──────── DATA SHOWN ────────

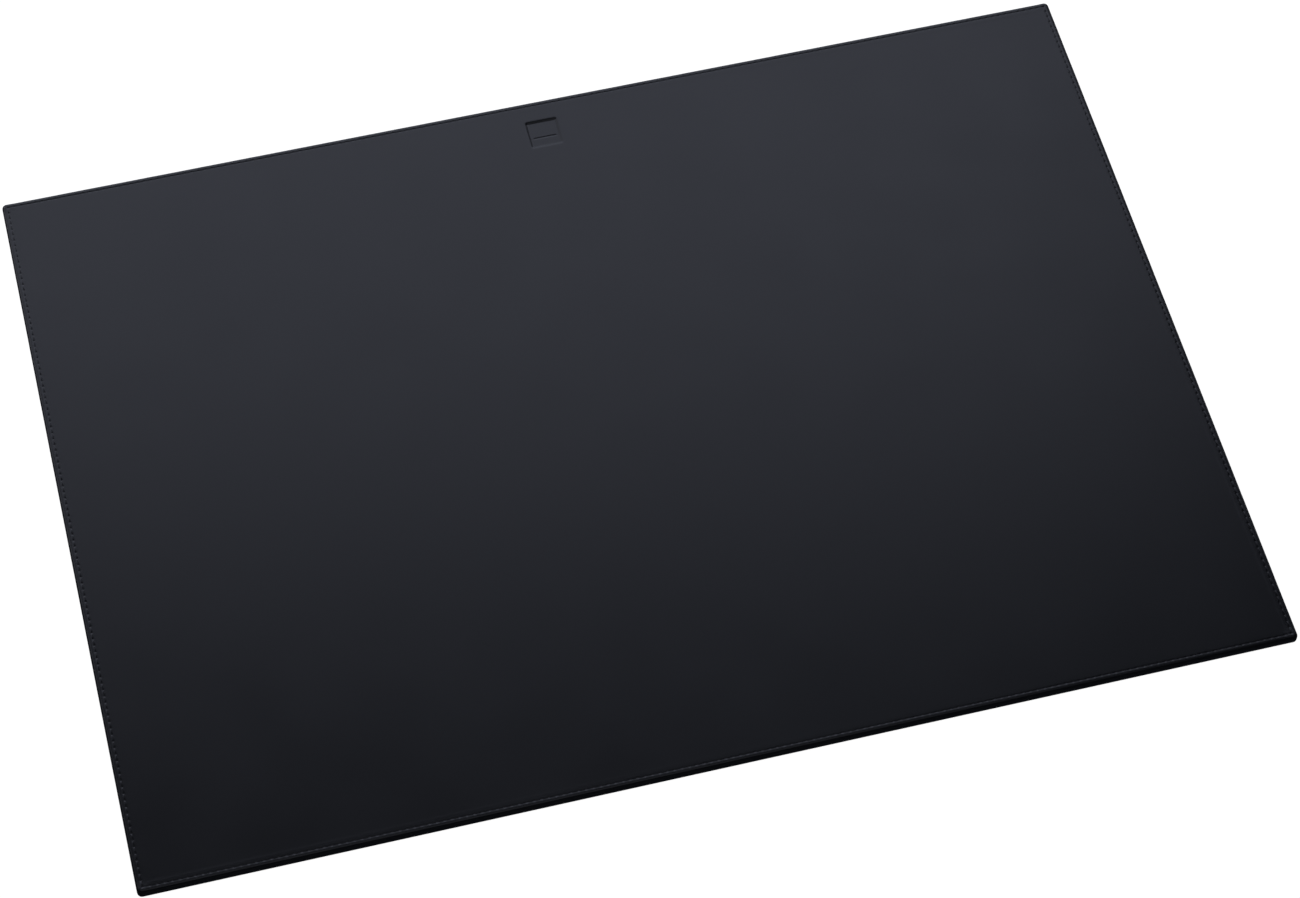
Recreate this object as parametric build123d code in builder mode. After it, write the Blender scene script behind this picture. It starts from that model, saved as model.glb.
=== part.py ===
# A sewn leather desk mat: a stiff board under thin foam, wrapped in one piece of leather whose edges
# are turned under it, levelled with a card, lined with a non-slip backing and sewn all round.
# Millimetres. The mat lies on z = 0, centred on X and Y, with its badge toward +Y.

import os
from math import sqrt

from build123d import *

os.makedirs("parts", exist_ok=True)

# Outline
mat_width = 700.0
mat_depth = 500.0
corner_round = 3.0

# Layers, from the desk up
backing_thickness = 0.8
core_thickness = 2.3
foam_thickness = 1.0
leather_thickness = 1.2

# How the leather is turned round the board and glued under it
top_round = 2.0
bottom_round = 1.1
hem_width = 15.0
mitre_gap = 0.2
glue_gap = 0.05

# How far the backing stays in from the turned edge
backing_inset = 1.6

# Seam through the whole stack, its stitches sunk in a channel on each face
seam_inset = 3.5
channel_width = 1.3
thread_diameter = 0.5
thread_turn = 1.0
desk_clearance = 0.1

# Badge: a square pressed into the leather near the back edge, with one plain bar in it
badge_side = 20.0
badge_from_back = 16.5
badge_depth = 0.6
badge_round = 0.5
bar_length = 15.0
bar_width = 1.1
bar_depth = 0.15
bar_from_front = 7.0

# Smallest corner left on a piece where the mat's own corner is used up by its inset
least_round = 0.5

# Heights, each from the layer below it
core_bottom = backing_thickness + leather_thickness
foam_bottom = core_bottom + core_thickness
foam_top = foam_bottom + foam_thickness
mat_top = foam_top + leather_thickness

# The board and the foam fill the inside of the turned leather, a glue line clear of it.
# The leather bends over the foam's top edge, so that round is no deeper than the foam's wall.
inside_inset = leather_thickness + glue_gap
foam_wall = foam_thickness - glue_gap
inside_round = min(max(top_round - leather_thickness, glue_gap), foam_wall)

# The seam runs straight along each side, and turns within one stitch at the corners
seam_x = mat_width / 2 - seam_inset
seam_y = mat_depth / 2 - seam_inset
needle_height = mat_top - thread_diameter / 2
bobbin_height = desk_clearance + thread_diameter / 2

badge_y = mat_depth / 2 - badge_from_back - badge_side / 2
bar_y = badge_y - badge_side / 2 + bar_from_front


def outline(inset, mode=Mode.ADD):
    """The mat's outline set in by this much, with its corners concentric while they can be."""
    corner = max(corner_round - inset, least_round)
    RectangleRounded(mat_width - 2 * inset, mat_depth - 2 * inset, corner, mode=mode)


def channel_outline():
    """The band along the seam that the stitches are sunk in."""
    outline(seam_inset - channel_width / 2)
    outline(seam_inset + channel_width / 2, mode=Mode.SUBTRACT)


def ring_of_thread(height):
    """One closed run of thread along the seam, with its centre at this height."""
    with BuildPart() as ring:
        with BuildSketch(Plane.XY.offset(height), mode=Mode.PRIVATE) as seam:
            RectangleRounded(2 * seam_x, 2 * seam_y, thread_turn)
        path = seam.sketch.face().outer_wire()
        with BuildSketch(Plane(origin=path @ 0, z_dir=path % 0)):
            Circle(thread_diameter / 2)
        sweep(path=path)
    return ring.part


# Leather cover: the top, the rounded sides and the hems underneath are one piece of leather
with BuildPart() as leather_cover:
    with BuildSketch(Plane.XY.offset(backing_thickness)):
        outline(0)
    extrude(amount=mat_top - backing_thickness)
    fillet(leather_cover.faces().sort_by(Axis.Z)[-1].edges(), top_round)
    fillet(leather_cover.faces().sort_by(Axis.Z)[0].edges(), bottom_round)

    # the space that the board and the foam fill
    with BuildSketch(Plane.XY.offset(core_bottom)):
        outline(leather_thickness)
    extrude(amount=foam_top - core_bottom, mode=Mode.SUBTRACT)
    inside_top = leather_cover.faces().filter_by(Plane.XY).sort_by(Axis.Z)[-2]
    fillet(inside_top.edges(), inside_round)

    # the opening between the hems, and the mitres where two hems meet
    with BuildSketch(Plane.XY.offset(backing_thickness)):
        outline(hem_width)
    extrude(amount=leather_thickness, mode=Mode.SUBTRACT)
    mitre_middle = (hem_width + corner_round) / 2
    mitre_length = (hem_width - corner_round) * sqrt(2) + mitre_gap
    with BuildSketch(Plane.XY.offset(backing_thickness)):
        for x_side in (-1, 1):
            for y_side in (-1, 1):
                corner = (
                    x_side * (mat_width / 2 - mitre_middle),
                    y_side * (mat_depth / 2 - mitre_middle),
                )
                with Locations(corner):
                    Rectangle(mitre_length, mitre_gap, rotation=45 * x_side * y_side)
    extrude(amount=leather_thickness, mode=Mode.SUBTRACT)

    # the channel that the needle thread lies in
    with BuildSketch(Plane.XY.offset(mat_top)):
        channel_outline()
    extrude(amount=-thread_diameter, mode=Mode.SUBTRACT)

    # the pressed badge and its bar
    with BuildSketch(Plane.XY.offset(mat_top)):
        with Locations((0, badge_y)):
            RectangleRounded(badge_side, badge_side, badge_round)
    extrude(amount=-badge_depth, mode=Mode.SUBTRACT)
    with BuildSketch(Plane.XY.offset(mat_top - badge_depth)):
        with Locations((0, bar_y)):
            SlotOverall(bar_length, bar_width)
    extrude(amount=-bar_depth, mode=Mode.SUBTRACT)
leather_cover.part.label = "leather_cover"
export_step(leather_cover.part, "parts/leather_cover.step")

# Foam interlining: softens the top and rounds its edge
with BuildPart() as foam_interlining:
    with BuildSketch(Plane.XY.offset(foam_bottom)):
        outline(inside_inset)
    extrude(amount=foam_thickness)
    fillet(foam_interlining.faces().sort_by(Axis.Z)[-1].edges(), inside_round)
foam_interlining.part.label = "foam_interlining"
export_step(foam_interlining.part, "parts/foam_interlining.step")

# Core board: the stiff middle that the leather is turned round
with BuildPart() as core_board:
    with BuildSketch(Plane.XY.offset(core_bottom)):
        outline(inside_inset)
    extrude(amount=core_thickness)
core_board.part.label = "core_board"
export_step(core_board.part, "parts/core_board.step")

# Infill card: as thick as the hems, so the underside is level between them
with BuildPart() as infill_card:
    with BuildSketch(Plane.XY.offset(backing_thickness)):
        outline(hem_width + glue_gap)
    extrude(amount=leather_thickness)
infill_card.part.label = "infill_card"
export_step(infill_card.part, "parts/infill_card.step")

# Backing sheet: the non-slip face that meets the desk, sewn on by the same seam
with BuildPart() as backing_sheet:
    with BuildSketch():
        outline(backing_inset)
    extrude(amount=backing_thickness)
    with BuildSketch():
        channel_outline()
    extrude(amount=thread_diameter + desk_clearance, mode=Mode.SUBTRACT)
backing_sheet.part.label = "backing_sheet"
export_step(backing_sheet.part, "parts/backing_sheet.step")

# Needle thread: the stitches seen from above
needle_thread = ring_of_thread(needle_height)
needle_thread.label = "needle_thread"
export_step(needle_thread, "parts/needle_thread.step")

# Bobbin thread: the stitches seen from below, held clear of the desk
bobbin_thread = ring_of_thread(bobbin_height)
bobbin_thread.label = "bobbin_thread"
export_step(bobbin_thread, "parts/bobbin_thread.step")

stack = (leather_cover, foam_interlining, core_board, infill_card, backing_sheet)
for piece in stack:
    print(piece.part.label, round(piece.part.volume / 1000, 2), "cm3")
for thread in (needle_thread, bobbin_thread):
    print(thread.label, round(thread.volume / 1000, 3), "cm3")
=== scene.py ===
import math
import random

import bmesh
import bpy
from mathutils import Matrix, Vector, noise


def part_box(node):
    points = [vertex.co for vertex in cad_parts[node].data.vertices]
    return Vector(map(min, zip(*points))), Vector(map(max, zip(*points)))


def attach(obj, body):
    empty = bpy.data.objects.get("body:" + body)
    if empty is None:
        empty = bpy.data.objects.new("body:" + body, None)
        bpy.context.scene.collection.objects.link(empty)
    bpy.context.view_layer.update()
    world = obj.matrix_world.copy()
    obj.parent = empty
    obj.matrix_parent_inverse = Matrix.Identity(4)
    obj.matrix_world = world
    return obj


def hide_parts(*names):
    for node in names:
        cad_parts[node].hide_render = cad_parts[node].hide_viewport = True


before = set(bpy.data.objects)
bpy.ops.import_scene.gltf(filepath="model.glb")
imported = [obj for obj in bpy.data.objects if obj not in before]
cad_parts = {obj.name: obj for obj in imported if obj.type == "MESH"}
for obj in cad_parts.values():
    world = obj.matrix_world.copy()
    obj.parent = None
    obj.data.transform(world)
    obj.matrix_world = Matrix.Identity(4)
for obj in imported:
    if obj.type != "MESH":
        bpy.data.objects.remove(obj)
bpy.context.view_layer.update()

mm = 0.001
quarter = math.pi / 2

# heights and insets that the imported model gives
coverLow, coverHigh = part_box("leather_cover")
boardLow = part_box("core_board")[0]
foamLow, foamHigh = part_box("foam_interlining")
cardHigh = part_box("infill_card")[1]
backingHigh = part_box("backing_sheet")[1]
threadLow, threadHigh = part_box("needle_thread")
matX, matY, matTop = coverHigh
hemBottom = coverLow.z
backingInset = matX - backingHigh.x
threadThick = threadHigh.z - threadLow.z
seamInset = matX - threadHigh.x + threadThick / 2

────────

■ **WHAT THE TASK ASKS**
Extract, word for word, the line containing "# Backing sheet: the", the line containing "cad_parts[node].hide_render = cad_parts[node].hide_viewport", and every line between them.

■ **WRITTEN SOLUTION**
# Backing sheet: the non-slip face that meets the desk, sewn on by the same seam
with BuildPart() as backing_sheet:
    with BuildSketch():
        outline(backing_inset)
    extrude(amount=backing_thickness)
    with BuildSketch():
        channel_outline()
    extrude(amount=thread_diameter + desk_clearance, mode=Mode.SUBTRACT)
backing_sheet.part.label = "backing_sheet"
export_step(backing_sheet.part, "parts/backing_sheet.step")

# Needle thread: the stitches seen from above
needle_thread = ring_of_thread(needle_height)
needle_thread.label = "needle_thread"
export_step(needle_thread, "parts/needle_thread.step")

# Bobbin thread: the stitches seen from below, held clear of the desk
bobbin_thread = ring_of_thread(bobbin_height)
bobbin_thread.label = "bobbin_thread"
export_step(bobbin_thread, "parts/bobbin_thread.step")

stack = (leather_cover, foam_interlining, core_board, infill_card, backing_sheet)
for piece in stack:
    print(piece.part.label, round(piece.part.volume / 1000, 2), "cm3")
for thread in (needle_thread, bobbin_thread):
    print(thread.label, round(thread.volume / 1000, 3), "cm3")
=== scene.py ===
import math
import random

import bmesh
import bpy
from mathutils import Matrix, Vector, noise


def part_box(node):
    points = [vertex.co for vertex in cad_parts[node].data.vertices]
    return Vector(map(min, zip(*points))), Vector(map(max, zip(*points)))


def attach(obj, body):
    empty = bpy.data.objects.get("body:" + body)
    if empty is None:
        empty = bpy.data.objects.new("body:" + body, None)
        bpy.context.scene.collection.objects.link(empty)
    bpy.context.view_layer.update()
    world = obj.matrix_world.copy()
    obj.parent = empty
    obj.matrix_parent_inverse = Matrix.Identity(4)
    obj.matrix_world = world
    return obj


def hide_parts(*names):
    for node in names:
        cad_parts[node].hide_render = cad_parts[node].hide_viewport = True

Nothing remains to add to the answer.